Tough Asia-Pacific competition may restrain Philippine casinos’ growth: Fitch

Tough Asia-Pacific competition may restrain Philippine casinos’ growth: Fitch

Fitch Ratings has painted a rosy picture for the Philippine casino industry as it predicts the local market to see high single-digit revenue growth this year.

In its report “Eye in the Sky Series: Philippines,” the global debt watcher pointed out that the initial results of the first three casinos operating under the licenses granted by the Philippine Amusement and Gaming Corp. (PAGCOR) are “encouraging” relative to the investments made.

Tough Asia-Pacific competition may restrain Philippine casinos’ growth: FitchThe growth of the Philippine gaming industry, however, will be restrained by a tough competition from other Asia-Pacific gambling hubs, according to Fitch.

“We expect high single-digit gross gaming revenues in 2017 driven by the opening of the $2.4-billion Okada Manila and the continued economic growth in the Philippines,” Fitch Ratings said. “Longer term, competition from Macau and other APAC (Asia-Pacific) countries will restrain growth (junket-sourced VIP business makes up about one-third of the private casinos’ gross gaming revenues).”

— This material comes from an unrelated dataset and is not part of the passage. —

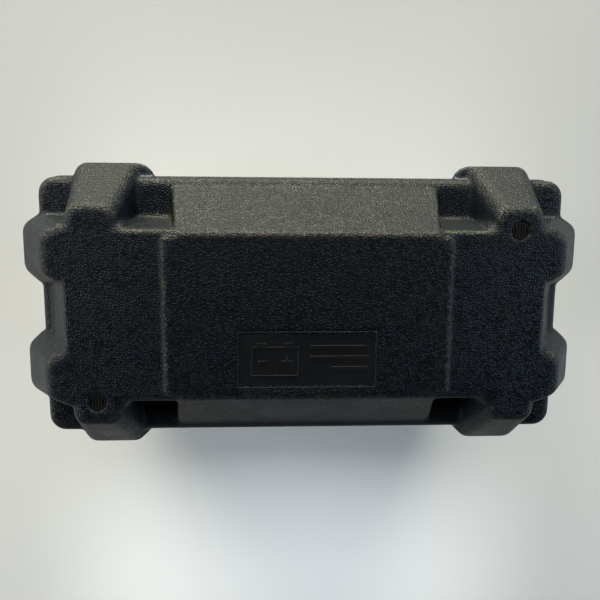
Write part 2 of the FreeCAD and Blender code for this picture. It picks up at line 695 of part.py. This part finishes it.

The debt watcher estimated aggregate gaming revenues of Philippine casinos was close to $2.5 billion for the nine months to September last year, of which PAGCOR accounted for more than a third.

In January, PAGCOR announced that its revenues jumped 17 percent to PHP55 billion (US$1.11 billion) revenue for 2016 compared to PHP47 billion (US$945.96 million) for 2015. Industry-wide, Fitch Ratings expects gross gaming revenues to continue growing, after Tiger Resort, Leisure and Entertainment, Inc. commenced its casino operations in late December.

Tiger has invested $2.4 billion for the development of Okada Manila’s first phase, which covers 21.55 hectares of the 44-hectare property awarded by PAGCOR to the company within the Entertainment City in Parañaque City at the foreshore of the Manila Bay.

Fitch, however, noted that the greater Manila market is showing signs of maturation with Resorts World Manila — the first privately owned resort — showing steep declines amid the ramp-up of the newer resorts.

Data showed that Resorts World Manila operator Travellers International Hotel and Gaming, Inc. chalked up relatively flat gross gaming revenues of P18.92 billion (US$379.24 million) in the first nine months of 2016. The 2016 record is higher than the P17.95 billion (US$360.17 million) for the same period in 2015.

Travellers attributed the increase of its gaming revenues to the increase in volume across all segments despite lower win rates.

Aside from the stiff competition, Fitch believe that potential escalation in geopolitical tension with China and possible legislation or executive orders against land-based casinos will also put a dent on the growth of Philippine casinos.